Nous sommes à la fin de 1966. Martin Roy (Joël Drapeau-Dalpé), un passionné de hockey de 12 ans, grandit entre une mère (Diane Lavallée) qui fait de la peinture à numéros, un père (Luc Guérin), qui essaie d’apprendre l’anglais pour avoir une promotion, et un oncle (Denis Bouchard) qui lui raconte les exploits des frères Richard avant de se coucher. Coincé entre une maîtresse d’école répressive (Suzanne Champagne) et un prof d’anglais révolutionnaire (Alex Ivanovici), Martin découvrira la duplicité des adultes, apprendra l’indépendance, et s’intéressera même à une petite fille (Maude Gionet), qui sera prête à lui échanger une carte de Dick Duff (wow!) contre son premier baiser (ouach!)…
Pour François Bouvier, la réalisation d’Histoires d’hiver comportait un certain nombre de défis. «D’abord il nous fallait, Marc et moi, construire une intrigue à partir d’un roman qui n’avait pas de trame dramatique ou de vrais personnages. L’oncle Maurice, le prof d’anglais ou la maîtresse d’école n’existaient pas dans le livre, ou étaient à peine esquissés. Il fallait donc les étoffer ou les créer de toutes pièces.» Deuxième défi: «Trouver le ton juste pour raconter cette histoire-là, avec des personnages quand même assez typés. Ce n’était pas toujours facile, parce qu’on a souvent tendance à se dire que si un personnage est "ordinaire", il va lui manquer quelque chose. Je voulais donc dépasser un peu la réalité, mais sans que ce soit trop caricatural. Bref, raconter une histoire simple, avec du monde ordinaire, mais le faire de la manière la plus intéressante possible.» Troisième défi: «Essayer de rendre les choses intéressantes en travaillant le plus insidieusement possible (rires). Je voulais que chaque scène parle de plusieurs choses en même temps, et fonctionne à plusieurs niveaux. Chaque scène était donc construite autour d’un petit "mystère"; quelque chose que j’amenais et que je développais par rapport au récit, tout en essayant de nourrir en même temps l’histoire principale.» Un puzzle passablement complexe que Bouvier et Robitaille attaquèrent en s’inspirant de films comme Stand By Me («même si c’est dans un registre complètement différent»), et de séries comme The Wonder Years («une émission que j’aimais beaucoup, mais contre laquelle on luttait»).
Touché!
Doté d’un budget de 3,1 millions de dollars, et tourné en 34 jours étalés sur trois périodes (afin de mieux capturer le passage des saisons nécessaires au scénario), Histoires d’hiver est finalement une chronique classique, imparfaite mais attachante, qui finit par séduire et émouvoir malgré plusieurs défauts. Une reconstitution d’époque adéquate, mais sans plus, qui n’a pas la puissance évocatrice espérée, et qui accumule quelques faux pas étonnants (difficile de ne pas tiquer en entendant Paul Houde commenter les parties du Canadien lorsqu’on a grandi avec René Lecavalier): de jeunes acteurs qui n’ont pas toujours le naturel nécessaire pour rendre leur personnage vraiment crédible ou mémorable; une tendance regrettable au cliché, en particulier dans le cas du personnage de Ron, le professeur d’anglais soixante-huitard, qui frôle dangereusement la caricature; et une certaine fadeur dans le traitement visuel et la mise en scène.

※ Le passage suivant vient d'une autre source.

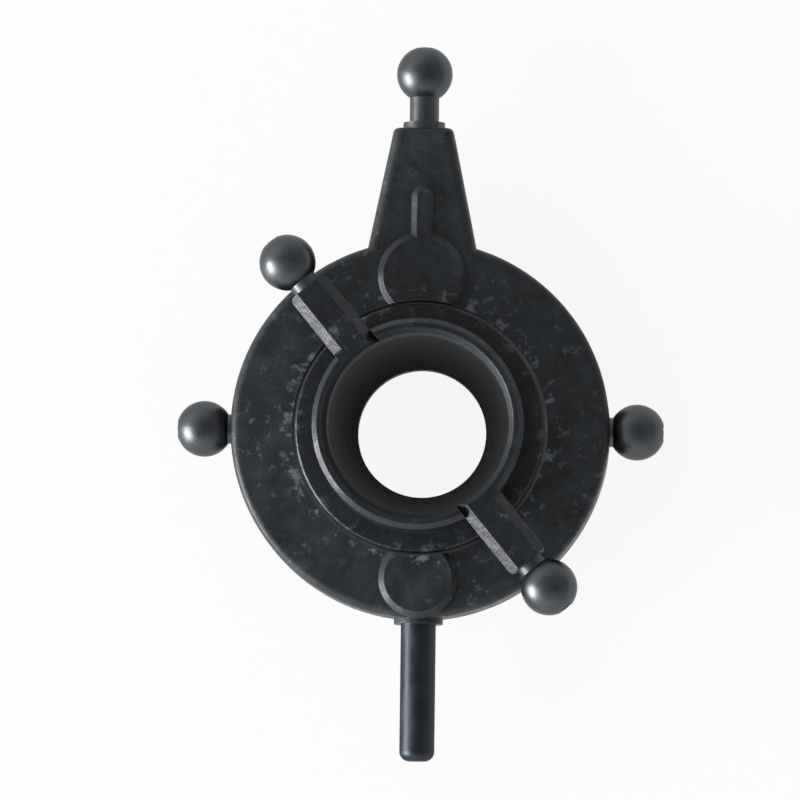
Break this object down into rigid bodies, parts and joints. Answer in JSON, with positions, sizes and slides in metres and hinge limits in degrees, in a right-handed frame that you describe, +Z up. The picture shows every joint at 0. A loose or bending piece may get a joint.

Des défauts qui sont toutefois plus que compensés par la force d’un scénario solide et efficace, qui entremêle habilement un grand nombre d’intrigues et de personnages; par la justesse du jeu de Denis Bouchard, qui trouve ici l’un de ses rôles les plus émouvants depuis Les Matins infidèles; par la très belle musique de Michel Rivard, dont la tendre mélancolie rejoint parfaitement l’univers du réalisateur; et surtout, par l’émotion que le film parvient à susciter, lentement, mais sûrement, en nouant et en dénouant les fils d’une histoire dont la conclusion s’avère des plus touchantes. Bref, le genre de film qui ne réinvente pas la roue, mais qui sait très bien la faire tourner.
Du coup, on comprend que Bouvier présente son prochain projet (Gypsies, une série télévisée de dix heures sur le monde des forains qui font le tour des centres commerciaux) en nous parlant d’abord de la richesse de son histoire et de ses personnages. Car Histoires d’hiver prouve encore une fois que François Bouvier est d’abord un vrai conteur d’histoires. Un conteur – comme Maurice, l’oncle du héros de son dernier film – qui sait que les plus belles histoires sont souvent les plus simples, et qu’en partageant celles des autres on retrouve parfois un peu la sienne.